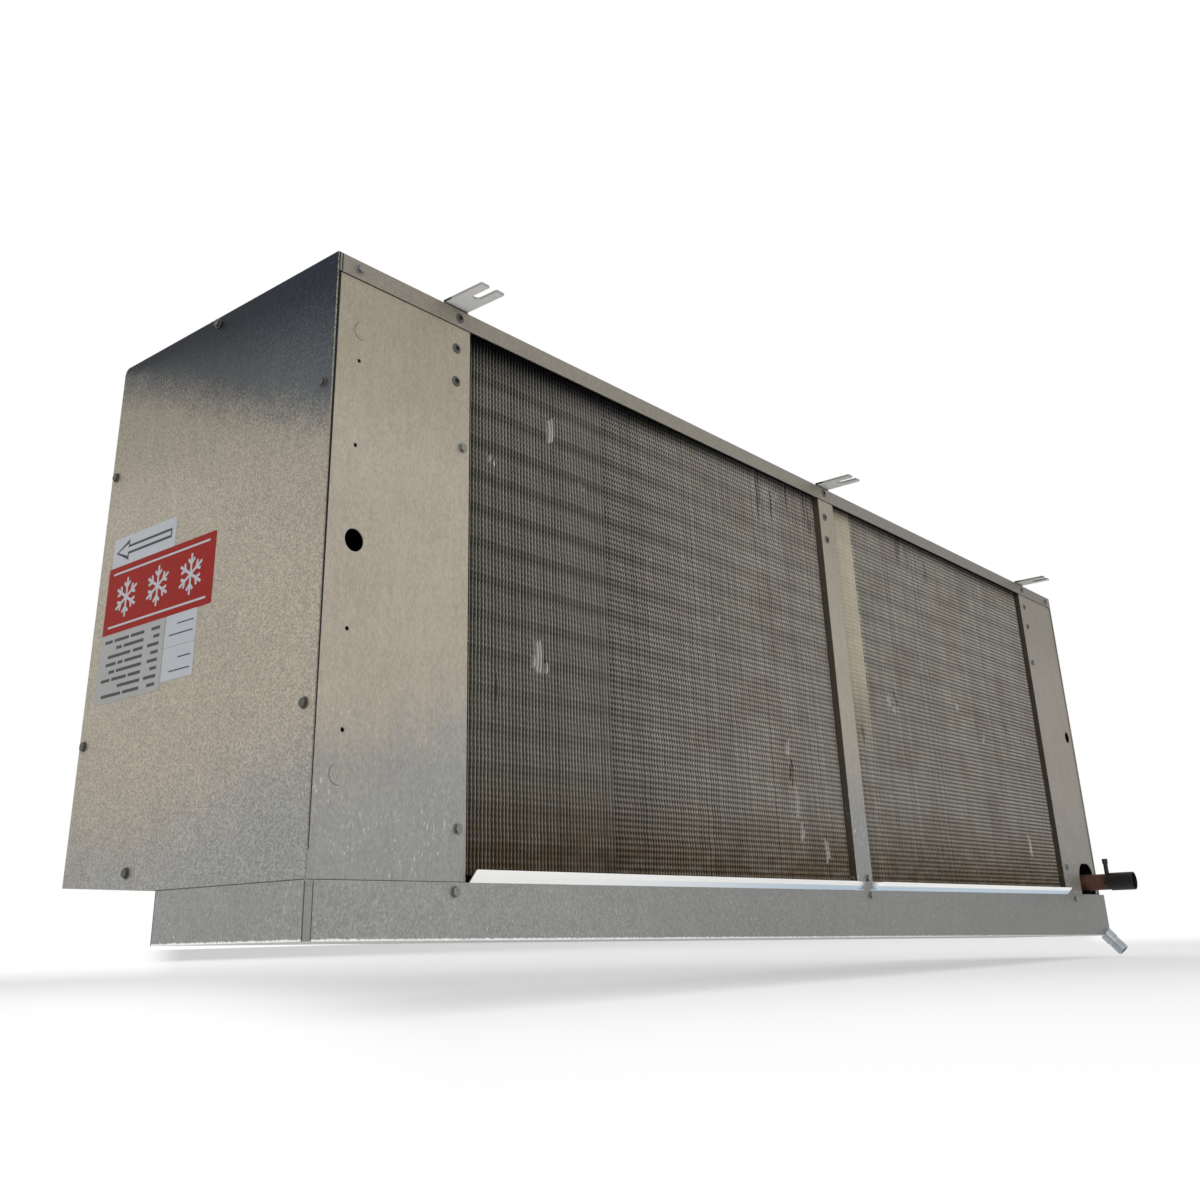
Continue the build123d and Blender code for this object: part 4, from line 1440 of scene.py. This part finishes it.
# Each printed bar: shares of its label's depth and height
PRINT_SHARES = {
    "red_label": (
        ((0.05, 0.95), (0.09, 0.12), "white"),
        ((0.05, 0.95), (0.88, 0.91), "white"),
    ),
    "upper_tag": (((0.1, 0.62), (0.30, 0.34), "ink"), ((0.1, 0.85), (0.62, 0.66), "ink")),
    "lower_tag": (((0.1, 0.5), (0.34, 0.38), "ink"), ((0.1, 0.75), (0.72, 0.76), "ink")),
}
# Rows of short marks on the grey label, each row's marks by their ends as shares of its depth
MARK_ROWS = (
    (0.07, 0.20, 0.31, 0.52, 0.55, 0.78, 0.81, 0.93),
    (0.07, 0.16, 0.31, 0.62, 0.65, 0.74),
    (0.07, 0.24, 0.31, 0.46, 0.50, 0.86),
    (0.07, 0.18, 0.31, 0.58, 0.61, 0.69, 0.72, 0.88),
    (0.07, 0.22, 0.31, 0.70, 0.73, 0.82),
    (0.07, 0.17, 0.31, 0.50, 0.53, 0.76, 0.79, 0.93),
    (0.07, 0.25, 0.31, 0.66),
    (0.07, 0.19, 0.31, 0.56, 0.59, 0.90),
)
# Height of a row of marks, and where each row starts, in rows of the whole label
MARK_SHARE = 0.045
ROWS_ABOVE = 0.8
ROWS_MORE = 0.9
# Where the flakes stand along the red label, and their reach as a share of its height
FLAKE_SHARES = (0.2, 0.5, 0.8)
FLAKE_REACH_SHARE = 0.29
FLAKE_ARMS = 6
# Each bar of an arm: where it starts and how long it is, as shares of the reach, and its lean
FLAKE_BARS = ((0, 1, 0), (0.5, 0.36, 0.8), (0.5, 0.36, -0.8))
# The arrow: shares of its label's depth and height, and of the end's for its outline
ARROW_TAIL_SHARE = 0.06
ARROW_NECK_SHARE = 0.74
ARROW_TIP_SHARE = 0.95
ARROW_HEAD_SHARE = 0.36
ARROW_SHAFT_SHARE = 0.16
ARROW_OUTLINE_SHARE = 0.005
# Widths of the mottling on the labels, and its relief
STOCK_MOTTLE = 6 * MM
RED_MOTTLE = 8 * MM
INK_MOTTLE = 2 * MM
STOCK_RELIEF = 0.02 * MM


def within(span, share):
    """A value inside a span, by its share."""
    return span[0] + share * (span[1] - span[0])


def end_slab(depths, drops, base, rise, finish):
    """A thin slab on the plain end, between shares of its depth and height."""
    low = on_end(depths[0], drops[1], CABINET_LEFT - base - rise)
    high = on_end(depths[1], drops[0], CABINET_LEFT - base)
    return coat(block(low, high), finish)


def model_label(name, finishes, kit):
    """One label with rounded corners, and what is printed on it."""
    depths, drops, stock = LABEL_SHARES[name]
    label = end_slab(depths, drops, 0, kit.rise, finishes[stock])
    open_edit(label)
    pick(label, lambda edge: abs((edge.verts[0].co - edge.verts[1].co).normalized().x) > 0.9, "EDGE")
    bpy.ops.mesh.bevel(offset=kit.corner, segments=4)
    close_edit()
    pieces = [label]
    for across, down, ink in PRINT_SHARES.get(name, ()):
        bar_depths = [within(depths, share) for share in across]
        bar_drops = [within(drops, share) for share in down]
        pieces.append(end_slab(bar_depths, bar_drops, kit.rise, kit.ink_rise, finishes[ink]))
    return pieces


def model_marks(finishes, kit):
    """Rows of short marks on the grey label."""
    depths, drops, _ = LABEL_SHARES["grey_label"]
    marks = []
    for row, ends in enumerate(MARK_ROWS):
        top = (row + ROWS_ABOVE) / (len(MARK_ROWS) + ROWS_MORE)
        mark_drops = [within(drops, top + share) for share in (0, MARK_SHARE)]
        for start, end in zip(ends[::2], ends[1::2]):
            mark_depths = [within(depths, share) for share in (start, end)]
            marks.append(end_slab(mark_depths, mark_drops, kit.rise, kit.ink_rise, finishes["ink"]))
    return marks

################

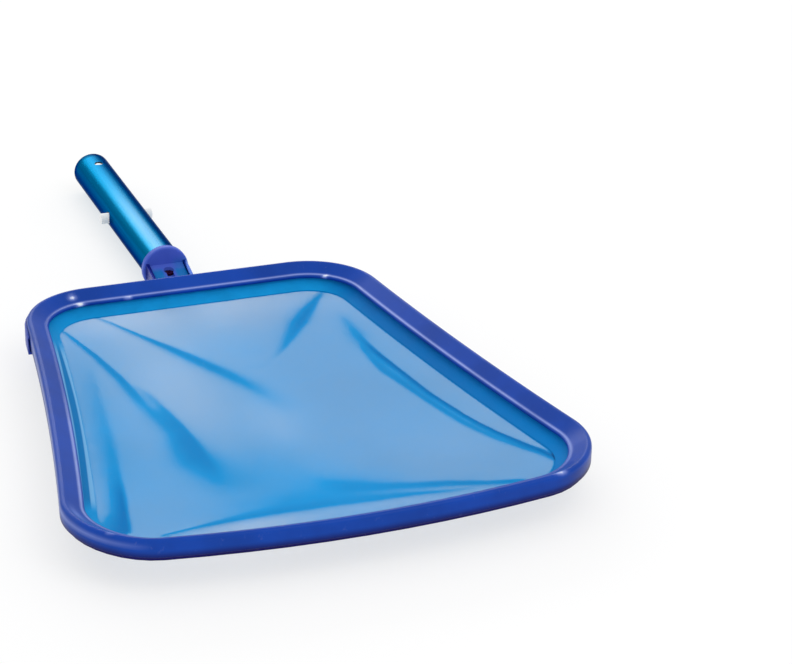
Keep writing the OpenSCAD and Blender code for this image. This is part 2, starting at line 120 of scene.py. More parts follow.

################

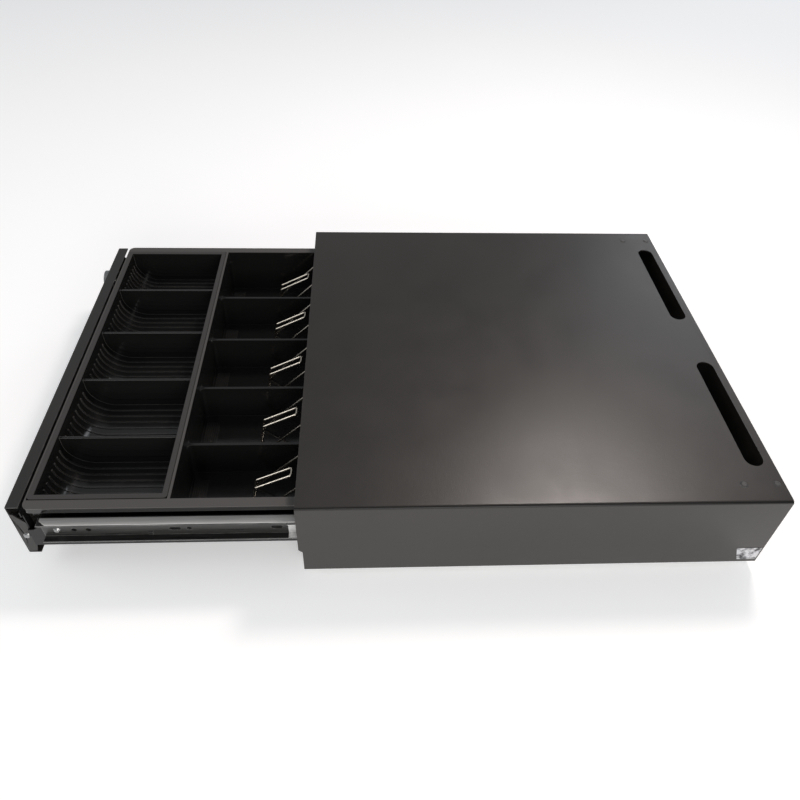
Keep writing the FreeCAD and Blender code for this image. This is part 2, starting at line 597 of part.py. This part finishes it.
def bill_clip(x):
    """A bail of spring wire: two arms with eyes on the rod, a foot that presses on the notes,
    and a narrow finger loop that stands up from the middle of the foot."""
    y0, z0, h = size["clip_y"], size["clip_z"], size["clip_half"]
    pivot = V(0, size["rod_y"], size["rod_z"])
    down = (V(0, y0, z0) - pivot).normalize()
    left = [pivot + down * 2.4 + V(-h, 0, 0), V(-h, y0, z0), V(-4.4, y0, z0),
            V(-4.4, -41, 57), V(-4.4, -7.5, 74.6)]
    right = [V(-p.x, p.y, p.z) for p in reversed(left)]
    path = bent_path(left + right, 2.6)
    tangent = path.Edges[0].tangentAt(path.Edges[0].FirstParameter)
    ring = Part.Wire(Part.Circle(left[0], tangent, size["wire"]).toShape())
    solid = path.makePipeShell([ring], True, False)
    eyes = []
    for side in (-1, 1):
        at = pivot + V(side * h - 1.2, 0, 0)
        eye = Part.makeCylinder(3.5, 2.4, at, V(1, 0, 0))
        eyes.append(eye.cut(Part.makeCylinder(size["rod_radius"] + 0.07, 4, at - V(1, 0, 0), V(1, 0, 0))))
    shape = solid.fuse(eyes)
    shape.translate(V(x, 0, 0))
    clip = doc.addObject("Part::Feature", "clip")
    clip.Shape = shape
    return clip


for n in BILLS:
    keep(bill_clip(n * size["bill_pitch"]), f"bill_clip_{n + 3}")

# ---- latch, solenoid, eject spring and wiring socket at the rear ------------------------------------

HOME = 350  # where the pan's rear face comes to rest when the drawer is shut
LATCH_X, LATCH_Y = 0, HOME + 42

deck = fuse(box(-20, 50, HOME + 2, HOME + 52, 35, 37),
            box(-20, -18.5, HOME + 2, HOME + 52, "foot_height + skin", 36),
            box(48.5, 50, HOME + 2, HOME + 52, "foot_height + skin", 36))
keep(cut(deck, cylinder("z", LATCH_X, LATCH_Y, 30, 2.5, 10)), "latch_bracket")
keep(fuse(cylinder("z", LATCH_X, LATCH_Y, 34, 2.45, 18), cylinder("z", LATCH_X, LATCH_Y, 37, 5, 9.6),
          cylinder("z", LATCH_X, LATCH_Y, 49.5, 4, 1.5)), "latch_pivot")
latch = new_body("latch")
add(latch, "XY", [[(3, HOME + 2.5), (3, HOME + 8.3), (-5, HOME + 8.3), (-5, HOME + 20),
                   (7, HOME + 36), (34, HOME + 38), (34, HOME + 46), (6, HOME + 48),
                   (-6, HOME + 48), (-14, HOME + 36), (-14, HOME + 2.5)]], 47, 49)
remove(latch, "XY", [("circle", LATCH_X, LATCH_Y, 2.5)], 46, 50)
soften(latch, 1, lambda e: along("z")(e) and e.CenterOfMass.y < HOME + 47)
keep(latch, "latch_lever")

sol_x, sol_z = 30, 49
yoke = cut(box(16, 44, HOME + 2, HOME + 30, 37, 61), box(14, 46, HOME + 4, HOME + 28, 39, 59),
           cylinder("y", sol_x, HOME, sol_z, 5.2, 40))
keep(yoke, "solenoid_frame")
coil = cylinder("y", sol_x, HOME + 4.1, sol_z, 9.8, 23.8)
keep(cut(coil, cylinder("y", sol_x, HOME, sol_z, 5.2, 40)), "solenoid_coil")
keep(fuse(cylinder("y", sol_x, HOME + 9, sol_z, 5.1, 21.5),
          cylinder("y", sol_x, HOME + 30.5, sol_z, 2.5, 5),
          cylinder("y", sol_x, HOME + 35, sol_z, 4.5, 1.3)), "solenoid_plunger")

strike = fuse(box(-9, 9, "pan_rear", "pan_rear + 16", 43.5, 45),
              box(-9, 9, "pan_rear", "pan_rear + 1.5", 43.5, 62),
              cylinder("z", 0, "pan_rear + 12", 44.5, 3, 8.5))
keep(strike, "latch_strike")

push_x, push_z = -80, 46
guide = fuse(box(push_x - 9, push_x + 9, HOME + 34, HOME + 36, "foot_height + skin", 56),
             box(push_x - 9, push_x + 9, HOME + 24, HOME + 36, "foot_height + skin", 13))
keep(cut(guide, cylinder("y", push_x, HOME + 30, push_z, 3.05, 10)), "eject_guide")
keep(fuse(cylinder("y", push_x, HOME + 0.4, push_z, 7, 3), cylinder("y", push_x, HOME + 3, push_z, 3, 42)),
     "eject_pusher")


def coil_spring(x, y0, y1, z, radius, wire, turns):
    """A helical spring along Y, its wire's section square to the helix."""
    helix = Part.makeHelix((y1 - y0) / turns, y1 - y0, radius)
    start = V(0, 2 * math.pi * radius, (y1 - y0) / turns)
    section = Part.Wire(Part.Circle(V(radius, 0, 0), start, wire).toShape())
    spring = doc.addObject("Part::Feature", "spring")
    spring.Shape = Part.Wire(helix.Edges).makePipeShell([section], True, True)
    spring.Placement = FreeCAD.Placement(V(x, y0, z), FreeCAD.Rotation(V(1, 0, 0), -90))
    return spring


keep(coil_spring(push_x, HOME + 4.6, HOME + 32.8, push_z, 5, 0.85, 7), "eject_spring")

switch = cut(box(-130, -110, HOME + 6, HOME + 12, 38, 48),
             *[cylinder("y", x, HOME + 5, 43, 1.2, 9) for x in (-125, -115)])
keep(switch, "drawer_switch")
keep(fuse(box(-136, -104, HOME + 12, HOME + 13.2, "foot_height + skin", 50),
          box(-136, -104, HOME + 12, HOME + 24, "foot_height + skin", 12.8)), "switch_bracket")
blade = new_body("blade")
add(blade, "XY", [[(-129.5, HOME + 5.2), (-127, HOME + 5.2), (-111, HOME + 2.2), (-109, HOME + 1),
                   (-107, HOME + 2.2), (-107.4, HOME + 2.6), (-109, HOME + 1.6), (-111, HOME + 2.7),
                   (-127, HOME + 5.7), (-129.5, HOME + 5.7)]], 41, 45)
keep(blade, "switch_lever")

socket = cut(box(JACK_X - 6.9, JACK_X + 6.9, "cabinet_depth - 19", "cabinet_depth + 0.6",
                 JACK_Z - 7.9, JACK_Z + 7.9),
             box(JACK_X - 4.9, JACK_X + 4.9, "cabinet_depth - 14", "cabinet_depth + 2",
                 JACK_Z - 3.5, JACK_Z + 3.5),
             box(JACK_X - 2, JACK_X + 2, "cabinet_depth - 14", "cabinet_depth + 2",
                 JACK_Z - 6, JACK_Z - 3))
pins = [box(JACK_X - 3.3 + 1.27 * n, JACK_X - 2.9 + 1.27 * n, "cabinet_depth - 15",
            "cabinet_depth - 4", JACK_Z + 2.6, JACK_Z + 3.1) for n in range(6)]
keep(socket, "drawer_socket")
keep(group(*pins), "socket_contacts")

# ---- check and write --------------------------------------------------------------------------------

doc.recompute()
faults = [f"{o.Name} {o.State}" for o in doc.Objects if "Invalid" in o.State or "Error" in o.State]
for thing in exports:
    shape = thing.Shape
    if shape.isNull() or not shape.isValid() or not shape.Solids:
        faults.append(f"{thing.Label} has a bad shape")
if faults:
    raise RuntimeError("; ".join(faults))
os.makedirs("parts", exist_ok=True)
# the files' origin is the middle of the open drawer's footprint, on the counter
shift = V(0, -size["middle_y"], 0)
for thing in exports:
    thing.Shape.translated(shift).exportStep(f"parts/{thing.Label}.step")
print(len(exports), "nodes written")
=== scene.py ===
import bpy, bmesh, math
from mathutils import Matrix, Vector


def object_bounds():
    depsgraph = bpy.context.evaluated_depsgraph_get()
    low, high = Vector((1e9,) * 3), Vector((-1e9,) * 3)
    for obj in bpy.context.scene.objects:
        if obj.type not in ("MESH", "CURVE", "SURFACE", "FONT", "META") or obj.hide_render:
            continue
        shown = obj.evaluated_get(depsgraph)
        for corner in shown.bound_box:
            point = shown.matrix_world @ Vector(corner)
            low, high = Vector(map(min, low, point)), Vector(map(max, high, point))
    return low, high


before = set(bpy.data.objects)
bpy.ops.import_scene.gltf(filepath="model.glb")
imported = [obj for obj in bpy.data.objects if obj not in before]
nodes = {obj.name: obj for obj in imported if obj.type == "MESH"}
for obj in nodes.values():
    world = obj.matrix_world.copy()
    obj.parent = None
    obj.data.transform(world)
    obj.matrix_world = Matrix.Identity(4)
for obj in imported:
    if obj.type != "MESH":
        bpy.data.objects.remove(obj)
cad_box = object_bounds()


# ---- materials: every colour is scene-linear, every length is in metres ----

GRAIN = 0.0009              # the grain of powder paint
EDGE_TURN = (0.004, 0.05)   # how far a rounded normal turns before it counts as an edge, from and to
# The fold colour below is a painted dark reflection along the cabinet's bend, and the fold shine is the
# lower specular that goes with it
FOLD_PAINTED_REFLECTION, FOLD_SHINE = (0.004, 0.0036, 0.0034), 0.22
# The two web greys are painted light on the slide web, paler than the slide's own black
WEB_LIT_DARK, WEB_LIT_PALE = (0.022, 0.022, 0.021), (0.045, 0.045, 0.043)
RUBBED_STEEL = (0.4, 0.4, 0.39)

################

EXERCISE DESCRIPTION: The first line to be transcribed is the one containing "doc.recompute()", and the last is the one containing "# ---- materials: every". Transcribe exactly those lines and nothing else.

RESULT OF THE EXERCISE:
doc.recompute()
faults = [f"{o.Name} {o.State}" for o in doc.Objects if "Invalid" in o.State or "Error" in o.State]
for thing in exports:
    shape = thing.Shape
    if shape.isNull() or not shape.isValid() or not shape.Solids:
        faults.append(f"{thing.Label} has a bad shape")
if faults:
    raise RuntimeError("; ".join(faults))
os.makedirs("parts", exist_ok=True)
# the files' origin is the middle of the open drawer's footprint, on the counter
shift = V(0, -size["middle_y"], 0)
for thing in exports:
    thing.Shape.translated(shift).exportStep(f"parts/{thing.Label}.step")
print(len(exports), "nodes written")
=== scene.py ===
import bpy, bmesh, math
from mathutils import Matrix, Vector


def object_bounds():
    depsgraph = bpy.context.evaluated_depsgraph_get()
    low, high = Vector((1e9,) * 3), Vector((-1e9,) * 3)
    for obj in bpy.context.scene.objects:
        if obj.type not in ("MESH", "CURVE", "SURFACE", "FONT", "META") or obj.hide_render:
            continue
        shown = obj.evaluated_get(depsgraph)
        for corner in shown.bound_box:
            point = shown.matrix_world @ Vector(corner)
            low, high = Vector(map(min, low, point)), Vector(map(max, high, point))
    return low, high


before = set(bpy.data.objects)
bpy.ops.import_scene.gltf(filepath="model.glb")
imported = [obj for obj in bpy.data.objects if obj not in before]
nodes = {obj.name: obj for obj in imported if obj.type == "MESH"}
for obj in nodes.values():
    world = obj.matrix_world.copy()
    obj.parent = None
    obj.data.transform(world)
    obj.matrix_world = Matrix.Identity(4)
for obj in imported:
    if obj.type != "MESH":
        bpy.data.objects.remove(obj)
cad_box = object_bounds()


# ---- materials: every colour is scene-linear, every length is in metres ----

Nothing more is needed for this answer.